Nanoparticle labeling of bone marrow-derived rat mesenchymal stem cells: their use in differentiation and tracking

Abstract

Mesenchymal stem cells (MSCs) are promising candidates for cellular therapies due to their ability to migrate to damaged tissue without inducing immune reaction. Many techniques have been developed to trace MSCs and their differentiation efficacy; however, all of these methods have limitations. Conjugated polymer based water-dispersible nanoparticles (CPN) represent a new class of probes because they offer high brightness, improved photostability, high fluorescent quantum yield, and noncytotoxicity comparing to conventional dyes and quantum dots. We aimed to use this tool for tracing MSCs' fate in vitro and in vivo. MSC marker expression, survival, and differentiation capacity were assessed upon CPN treatment. Our results showed that after CPN labeling, MSC markers did not change and significant number of cells were found to be viable as revealed by MTT. Fluorescent signals were retained for 3 weeks after they were differentiated into osteocytes, adipocytes, and chondrocytes in vitro. We also showed that the labeled MSCs migrated to the site of injury and retained their labels in an in vivo liver regeneration model. The utilization of nanoparticle could be a promising tool for the tracking of MSCs in vivo and in vitro and therefore can be a useful tool to understand differentiation and homing mechanisms of MSCs.

Figure 1

Characterization and labelling efficiency of 24 h CPN treated and nontreated MSCs. (a) After CPN-labeling MSCs (left panel) were positive for mesenchymal stem cell markers (CD90, CD29, and CD71) and negative for hematopoietic stem cell markers (CD34 and CD45) same as nontreated MSCs (right panel). β-Actin was used for loading control. (b) CPN-MSCs were visualized by fluorescence microscopy by using FITC filters.

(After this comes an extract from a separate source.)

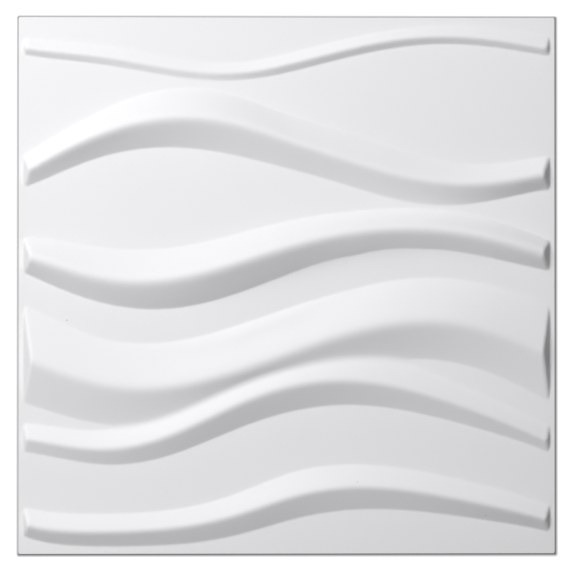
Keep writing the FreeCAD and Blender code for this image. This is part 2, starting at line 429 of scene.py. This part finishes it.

# The sheet is overlit for the camera alone, so that it doesn't light the tile from below
# Both the paper's colour and its glow carry the painted contact shadow
for socket, strength in (("Base Color", PAPER_WHITE), ("Emission Color", PAPER_GLOW)):
    tint = nodes.new("ShaderNodeVectorMath")
    tint.operation = "SCALE"
    tint.inputs[0].default_value = (strength, strength, strength)
    links.new(shade.outputs["Result"], tint.inputs["Scale"])
    links.new(tint.outputs["Vector"], shader.inputs[socket])
seen = nodes.new("ShaderNodeLightPath")
links.new(seen.outputs["Is Camera Ray"], shader.inputs["Emission Strength"])
floor_mesh.materials.append(paper)


# The light: one large lamp above the upper left corner, and a little light from all
# round, as in a white room.
KEY_TOWARDS = (-0.375, 0.383, 0.844)
KEY_DISTANCE = 2.1
KEY_SIZE = 2.3
KEY_WATTS = 62.4
ROOM_LIGHT = 0.02

key_data = bpy.data.lights.new("key_lamp", "AREA")
key_data.shape = "DISK"
key_data.size = KEY_SIZE
key_data.energy = KEY_WATTS
key = bpy.data.objects.new("key_lamp", key_data)
key.location = [KEY_DISTANCE * c for c in KEY_TOWARDS]
key.rotation_euler = key.location.to_track_quat("Z", "Y").to_euler()
bpy.context.scene.collection.objects.link(key)

world = bpy.data.worlds.new("white_room")
world.use_nodes = True
background = world.node_tree.nodes["Background"]
background.inputs["Color"].default_value = (1.0, 1.0, 1.0, 1.0)
background.inputs["Strength"].default_value = ROOM_LIGHT
bpy.context.scene.world = world


# The camera: above the tile, far off with a long lens, as in a product picture almost
# without perspective. It stands a little to the left of the middle and below it, turned
# to look at the middle of the picture.
CAMERA_HEIGHT = 3.0
ASIDE_X = -57.0 * MM
ASIDE_Y = -20.0 * MM
AIM = (-0.4 * MM, -1.05 * MM, 0.0)
PICTURE_WIDTH = 0.53445
SENSOR = 36.0

camera_data = bpy.data.cameras.new("camera")
camera_data.sensor_width = SENSOR
camera_data.lens = SENSOR * CAMERA_HEIGHT / PICTURE_WIDTH
camera = bpy.data.objects.new("camera", camera_data)
camera.location = Vector(AIM) + Vector((ASIDE_X, ASIDE_Y, CAMERA_HEIGHT))
tilt = -math.atan2(ASIDE_Y, CAMERA_HEIGHT)
swing = math.atan2(ASIDE_X, CAMERA_HEIGHT)
camera.rotation_euler = (tilt, swing, 0.0)
bpy.context.scene.collection.objects.link(camera)
bpy.context.scene.camera = camera
bpy.context.scene.view_settings.view_transform = "Standard"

DAPI staining was performed to visualize cellular DNA. Magnification bar: 100 μm.

Figure 2

Effects of 24 h CPN labeling on MSCs' (a) cellular metabolic activity shown by MTT assay and (b) cellular toxicity shown by LDH assay (^* P < 0.005).

Figure 3

Differentiation of CPN-labeled MSCs into ((a), (b)) osteogenic lineage, ((c), (d)) adipogenic lineage, and ((e), (f)) chondrogenic lineage after culturing with induction medium. (a) Visualization of osteogenic lineage by Alizarin Red staining; (c) adipogenic lineage by Oil Red O staining; and (e) chondrogenic lineage by Alcian Blue staining under bright-field microscopy. ((b), (d), and (f)) Visualization of CPN labeling shown by using FITC filters since CPN had a similar emission and excitation wavelength to FITC. Red arrows denote some of the positive staining for the presence of CPNs after differentiation. Magnification bar: 20 μm.

Figure 4

In vivo tracking of CPN-MSCs. Paraffin embedded liver tissues obtained from rats that were injected with either CPN-labeled ((a)–(f)) or nonlabeled MSCs ((g)–(i)) from tail vein followed by PH ((a)–(c) and (g)–(i)) and SH ((d)–(f)). White arrows denote injected CPN-labelled MSCs under FITC filter. Magnification bar: 10 μm.